**DIRECTION:** Write out exactly the lines that run from the line containing "in imported if" through the line containing "AXIS_X, AXIS_Y, AXIS_Z = 0, 1, 2"; both end lines belong to the answer.

━━━ ENTRIES SHOWN ━━━

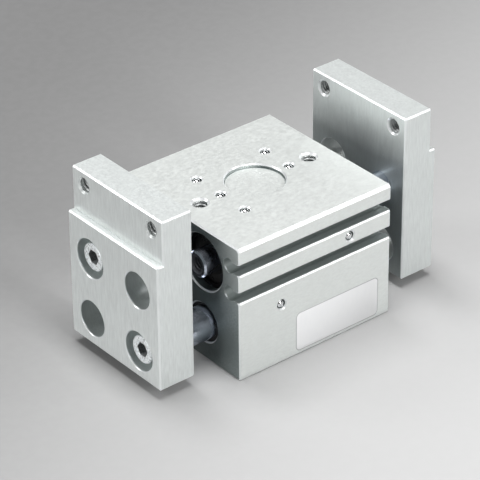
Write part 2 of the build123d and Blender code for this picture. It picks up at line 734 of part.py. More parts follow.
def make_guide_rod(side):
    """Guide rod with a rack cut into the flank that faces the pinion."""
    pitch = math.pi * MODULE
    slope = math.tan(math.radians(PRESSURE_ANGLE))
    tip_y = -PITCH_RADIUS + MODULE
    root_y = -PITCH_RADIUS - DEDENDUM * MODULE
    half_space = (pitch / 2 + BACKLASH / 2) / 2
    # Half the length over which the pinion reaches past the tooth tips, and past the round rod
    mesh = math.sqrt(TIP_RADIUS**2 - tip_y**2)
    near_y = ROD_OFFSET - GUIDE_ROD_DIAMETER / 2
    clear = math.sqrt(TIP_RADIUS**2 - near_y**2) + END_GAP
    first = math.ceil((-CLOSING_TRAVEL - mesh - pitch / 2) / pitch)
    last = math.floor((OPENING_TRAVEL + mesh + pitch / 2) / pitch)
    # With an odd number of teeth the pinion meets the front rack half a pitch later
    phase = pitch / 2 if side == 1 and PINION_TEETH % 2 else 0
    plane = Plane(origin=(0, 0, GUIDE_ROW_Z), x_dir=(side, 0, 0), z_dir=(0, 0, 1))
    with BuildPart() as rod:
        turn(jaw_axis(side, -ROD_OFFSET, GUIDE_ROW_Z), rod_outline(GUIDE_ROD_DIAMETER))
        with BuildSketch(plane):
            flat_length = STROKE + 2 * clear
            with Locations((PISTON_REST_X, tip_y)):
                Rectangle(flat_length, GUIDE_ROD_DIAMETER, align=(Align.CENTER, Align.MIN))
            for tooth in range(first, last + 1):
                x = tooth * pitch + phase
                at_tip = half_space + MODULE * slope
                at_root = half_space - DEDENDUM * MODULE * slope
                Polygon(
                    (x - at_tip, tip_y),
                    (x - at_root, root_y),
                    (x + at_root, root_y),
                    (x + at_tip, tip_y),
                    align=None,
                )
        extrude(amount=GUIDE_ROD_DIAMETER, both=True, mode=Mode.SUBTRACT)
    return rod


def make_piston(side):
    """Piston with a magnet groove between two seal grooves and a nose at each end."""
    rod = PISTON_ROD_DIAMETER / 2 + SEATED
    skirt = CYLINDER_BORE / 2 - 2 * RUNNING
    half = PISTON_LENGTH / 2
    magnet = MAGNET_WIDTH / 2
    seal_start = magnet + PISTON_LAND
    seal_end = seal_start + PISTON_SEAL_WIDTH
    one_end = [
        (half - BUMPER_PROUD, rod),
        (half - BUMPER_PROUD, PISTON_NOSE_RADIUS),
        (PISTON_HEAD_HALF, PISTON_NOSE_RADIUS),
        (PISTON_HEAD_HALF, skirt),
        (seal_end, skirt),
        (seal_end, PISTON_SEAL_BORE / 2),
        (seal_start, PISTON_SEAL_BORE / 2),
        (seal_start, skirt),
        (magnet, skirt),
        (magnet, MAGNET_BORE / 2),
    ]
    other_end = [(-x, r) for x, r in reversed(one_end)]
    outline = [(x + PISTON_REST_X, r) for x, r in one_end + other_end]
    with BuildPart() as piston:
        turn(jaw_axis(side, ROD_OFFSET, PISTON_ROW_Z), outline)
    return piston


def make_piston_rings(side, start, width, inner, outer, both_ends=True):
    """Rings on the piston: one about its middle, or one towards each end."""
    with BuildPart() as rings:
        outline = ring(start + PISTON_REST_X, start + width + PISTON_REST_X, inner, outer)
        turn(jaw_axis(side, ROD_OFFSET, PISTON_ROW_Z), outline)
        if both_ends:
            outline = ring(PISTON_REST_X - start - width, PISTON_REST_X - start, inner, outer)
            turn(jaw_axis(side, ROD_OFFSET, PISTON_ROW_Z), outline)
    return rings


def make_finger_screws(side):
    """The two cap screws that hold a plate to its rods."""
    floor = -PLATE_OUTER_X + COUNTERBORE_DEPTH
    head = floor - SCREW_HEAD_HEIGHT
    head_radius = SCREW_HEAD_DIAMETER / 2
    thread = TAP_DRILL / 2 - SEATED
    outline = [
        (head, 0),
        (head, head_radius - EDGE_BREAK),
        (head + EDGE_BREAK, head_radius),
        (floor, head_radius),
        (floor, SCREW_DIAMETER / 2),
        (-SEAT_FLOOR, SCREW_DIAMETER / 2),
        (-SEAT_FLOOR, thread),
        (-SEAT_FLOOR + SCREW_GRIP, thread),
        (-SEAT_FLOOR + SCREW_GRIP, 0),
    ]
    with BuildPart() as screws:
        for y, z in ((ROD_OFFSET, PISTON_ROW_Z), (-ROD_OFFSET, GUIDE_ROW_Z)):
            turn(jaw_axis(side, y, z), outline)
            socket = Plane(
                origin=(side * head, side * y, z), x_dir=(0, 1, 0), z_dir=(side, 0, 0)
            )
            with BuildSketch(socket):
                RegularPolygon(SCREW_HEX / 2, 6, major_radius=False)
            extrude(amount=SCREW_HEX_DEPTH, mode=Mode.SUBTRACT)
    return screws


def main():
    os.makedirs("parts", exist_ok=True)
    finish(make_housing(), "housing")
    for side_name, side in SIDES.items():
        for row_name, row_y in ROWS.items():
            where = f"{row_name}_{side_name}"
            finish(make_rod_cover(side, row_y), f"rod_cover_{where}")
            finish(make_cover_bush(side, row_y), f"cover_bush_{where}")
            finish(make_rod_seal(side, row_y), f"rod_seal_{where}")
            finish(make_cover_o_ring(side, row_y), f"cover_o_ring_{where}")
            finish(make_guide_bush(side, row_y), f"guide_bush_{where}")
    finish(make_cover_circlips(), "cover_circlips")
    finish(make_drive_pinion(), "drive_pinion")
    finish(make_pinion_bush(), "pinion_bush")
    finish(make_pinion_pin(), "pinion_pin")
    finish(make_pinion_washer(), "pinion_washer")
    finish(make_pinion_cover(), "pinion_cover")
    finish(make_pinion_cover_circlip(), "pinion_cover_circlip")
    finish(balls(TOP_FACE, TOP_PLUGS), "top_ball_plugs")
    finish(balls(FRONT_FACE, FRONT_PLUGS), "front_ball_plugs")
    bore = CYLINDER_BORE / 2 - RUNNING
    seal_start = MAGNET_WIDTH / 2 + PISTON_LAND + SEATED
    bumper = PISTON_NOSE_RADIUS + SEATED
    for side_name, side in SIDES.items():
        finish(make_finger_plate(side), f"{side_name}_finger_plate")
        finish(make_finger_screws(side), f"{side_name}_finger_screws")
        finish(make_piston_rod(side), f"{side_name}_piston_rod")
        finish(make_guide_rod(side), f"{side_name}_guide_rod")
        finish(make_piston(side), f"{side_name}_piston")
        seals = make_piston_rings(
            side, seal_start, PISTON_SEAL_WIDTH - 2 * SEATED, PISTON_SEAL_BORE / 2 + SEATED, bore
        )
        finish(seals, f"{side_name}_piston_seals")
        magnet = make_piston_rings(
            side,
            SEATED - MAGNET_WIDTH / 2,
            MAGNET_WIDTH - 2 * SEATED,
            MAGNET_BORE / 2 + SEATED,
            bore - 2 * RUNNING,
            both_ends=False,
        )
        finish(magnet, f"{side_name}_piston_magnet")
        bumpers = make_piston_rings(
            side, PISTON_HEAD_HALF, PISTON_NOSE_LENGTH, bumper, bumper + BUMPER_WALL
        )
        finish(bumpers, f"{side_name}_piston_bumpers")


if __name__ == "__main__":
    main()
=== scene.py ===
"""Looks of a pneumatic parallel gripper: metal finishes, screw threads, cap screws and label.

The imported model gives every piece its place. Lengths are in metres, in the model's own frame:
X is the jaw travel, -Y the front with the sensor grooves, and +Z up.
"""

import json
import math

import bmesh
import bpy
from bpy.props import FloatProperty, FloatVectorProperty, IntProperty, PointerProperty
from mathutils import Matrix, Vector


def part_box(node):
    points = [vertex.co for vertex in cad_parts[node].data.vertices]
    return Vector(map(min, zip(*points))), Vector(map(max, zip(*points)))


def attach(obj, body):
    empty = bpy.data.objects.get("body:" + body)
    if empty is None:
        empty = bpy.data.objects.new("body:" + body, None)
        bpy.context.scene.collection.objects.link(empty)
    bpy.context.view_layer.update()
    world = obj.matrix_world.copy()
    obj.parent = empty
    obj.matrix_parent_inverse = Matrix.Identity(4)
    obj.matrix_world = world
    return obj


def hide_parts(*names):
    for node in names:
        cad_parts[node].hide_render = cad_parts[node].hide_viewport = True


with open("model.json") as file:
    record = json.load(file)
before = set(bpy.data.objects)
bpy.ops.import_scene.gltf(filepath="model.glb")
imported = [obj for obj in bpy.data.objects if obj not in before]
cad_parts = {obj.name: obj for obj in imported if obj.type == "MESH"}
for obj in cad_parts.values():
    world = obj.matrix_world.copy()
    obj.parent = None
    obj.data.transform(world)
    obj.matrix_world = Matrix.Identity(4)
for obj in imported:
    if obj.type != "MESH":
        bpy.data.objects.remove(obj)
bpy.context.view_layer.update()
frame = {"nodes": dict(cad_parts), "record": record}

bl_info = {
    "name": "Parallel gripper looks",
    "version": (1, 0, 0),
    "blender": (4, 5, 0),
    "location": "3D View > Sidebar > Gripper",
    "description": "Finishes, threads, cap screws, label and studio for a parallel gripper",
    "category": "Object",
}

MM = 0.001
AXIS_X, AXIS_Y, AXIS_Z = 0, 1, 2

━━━
━━━ ENTRIES SHOWN ━━━

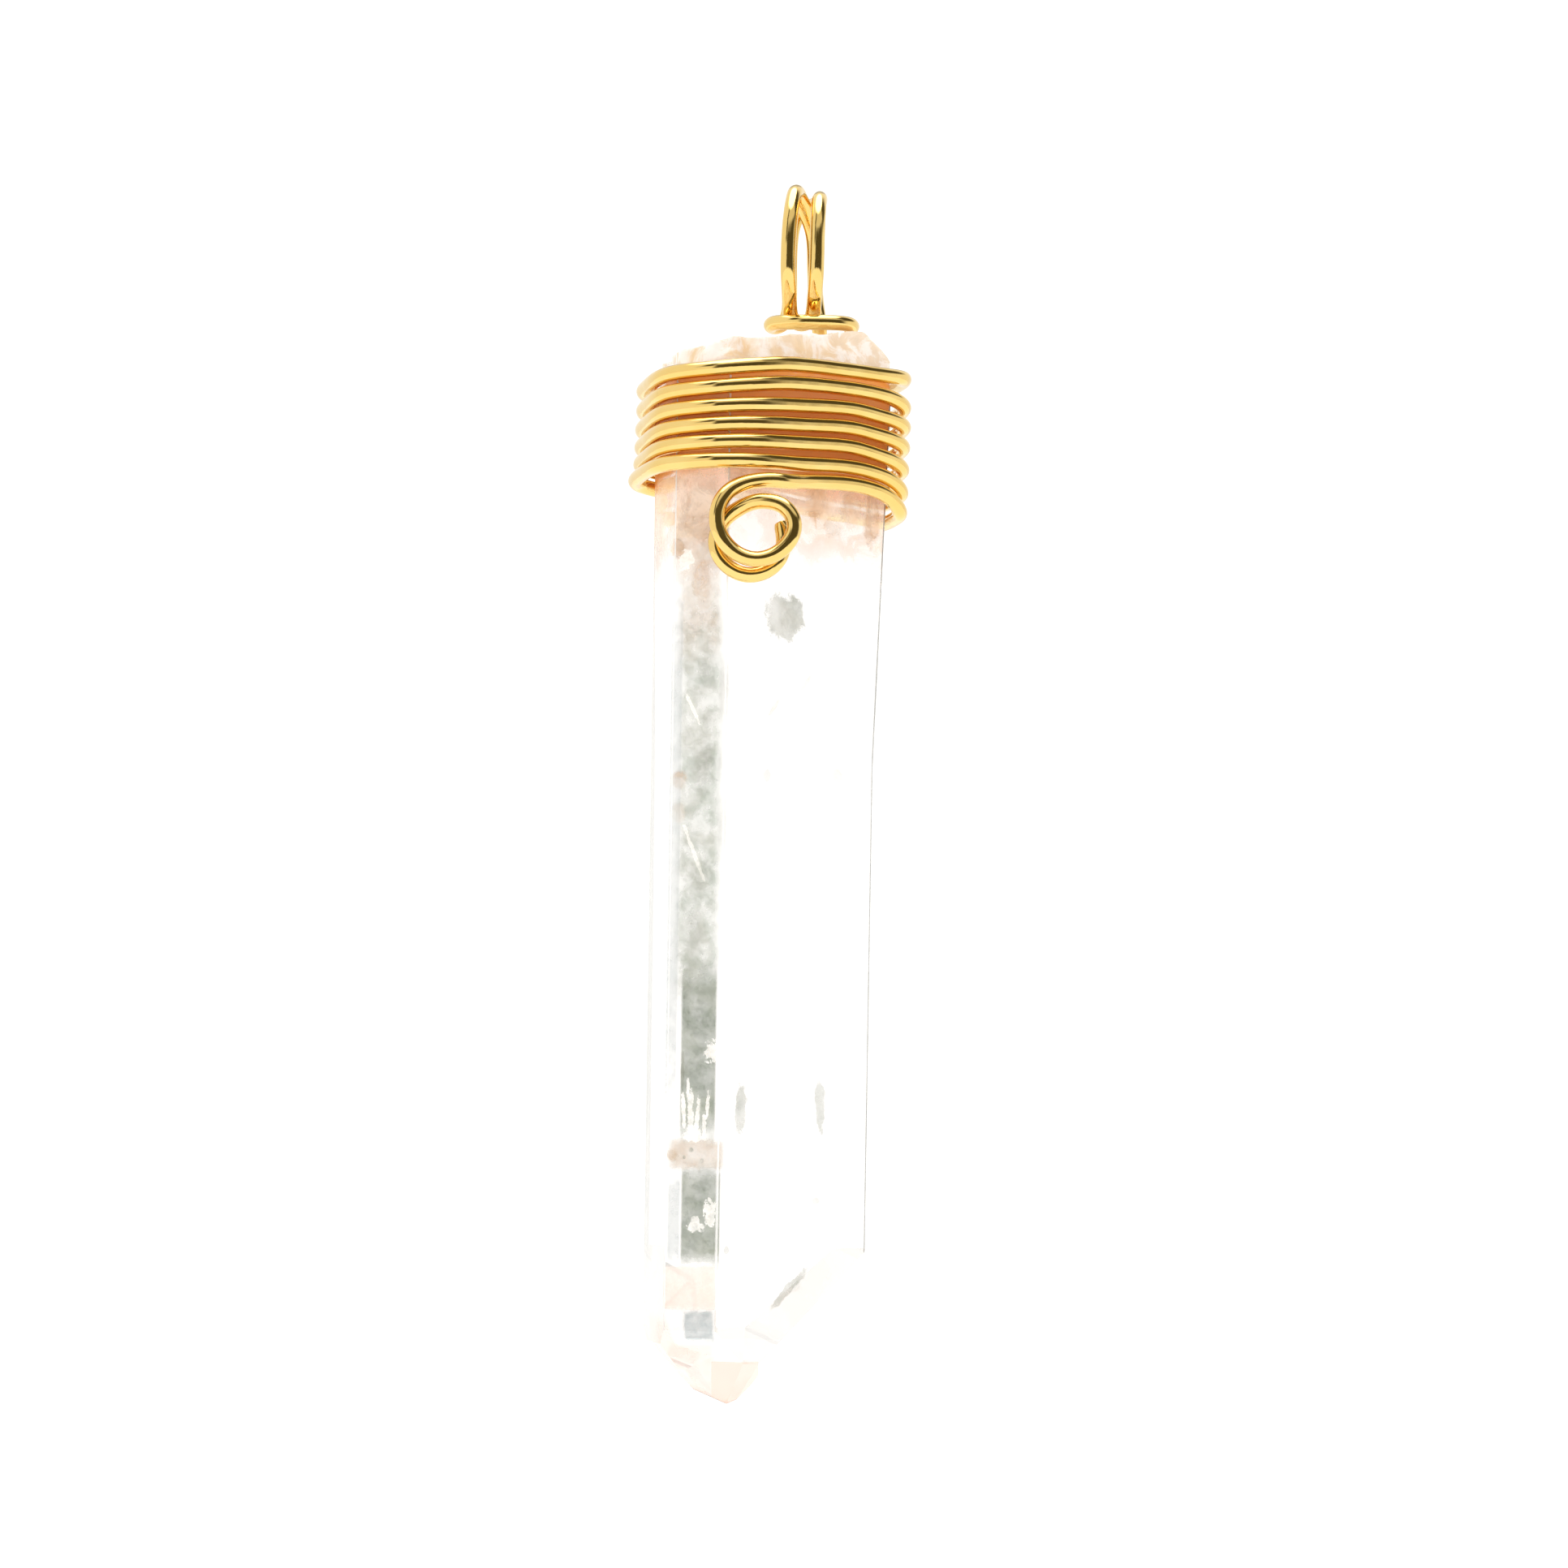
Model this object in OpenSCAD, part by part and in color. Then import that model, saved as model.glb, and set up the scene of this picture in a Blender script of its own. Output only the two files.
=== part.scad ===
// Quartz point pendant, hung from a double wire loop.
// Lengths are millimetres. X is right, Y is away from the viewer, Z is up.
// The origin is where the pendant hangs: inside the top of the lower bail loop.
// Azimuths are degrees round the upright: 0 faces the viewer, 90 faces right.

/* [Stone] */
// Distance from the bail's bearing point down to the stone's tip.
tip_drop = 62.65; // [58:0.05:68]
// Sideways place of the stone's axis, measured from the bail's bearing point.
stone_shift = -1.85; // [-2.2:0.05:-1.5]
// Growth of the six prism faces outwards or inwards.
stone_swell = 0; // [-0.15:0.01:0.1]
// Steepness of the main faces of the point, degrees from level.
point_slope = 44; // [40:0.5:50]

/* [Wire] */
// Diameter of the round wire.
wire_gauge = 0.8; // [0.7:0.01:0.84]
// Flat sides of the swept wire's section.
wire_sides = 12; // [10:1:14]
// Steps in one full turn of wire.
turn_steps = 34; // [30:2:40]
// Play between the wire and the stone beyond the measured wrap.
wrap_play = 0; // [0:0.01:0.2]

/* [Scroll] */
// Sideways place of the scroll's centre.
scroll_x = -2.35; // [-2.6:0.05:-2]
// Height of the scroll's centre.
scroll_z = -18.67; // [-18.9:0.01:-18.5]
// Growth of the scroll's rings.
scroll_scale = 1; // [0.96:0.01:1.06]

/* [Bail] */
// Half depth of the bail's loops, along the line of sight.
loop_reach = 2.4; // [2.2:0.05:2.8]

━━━

**RESPONSE BELOW:**
cad_parts = {obj.name: obj for obj in imported if obj.type == "MESH"}
for obj in cad_parts.values():
    world = obj.matrix_world.copy()
    obj.parent = None
    obj.data.transform(world)
    obj.matrix_world = Matrix.Identity(4)
for obj in imported:
    if obj.type != "MESH":
        bpy.data.objects.remove(obj)
bpy.context.view_layer.update()
frame = {"nodes": dict(cad_parts), "record": record}

bl_info = {
    "name": "Parallel gripper looks",
    "version": (1, 0, 0),
    "blender": (4, 5, 0),
    "location": "3D View > Sidebar > Gripper",
    "description": "Finishes, threads, cap screws, label and studio for a parallel gripper",
    "category": "Object",
}

MM = 0.001
AXIS_X, AXIS_Y, AXIS_Z = 0, 1, 2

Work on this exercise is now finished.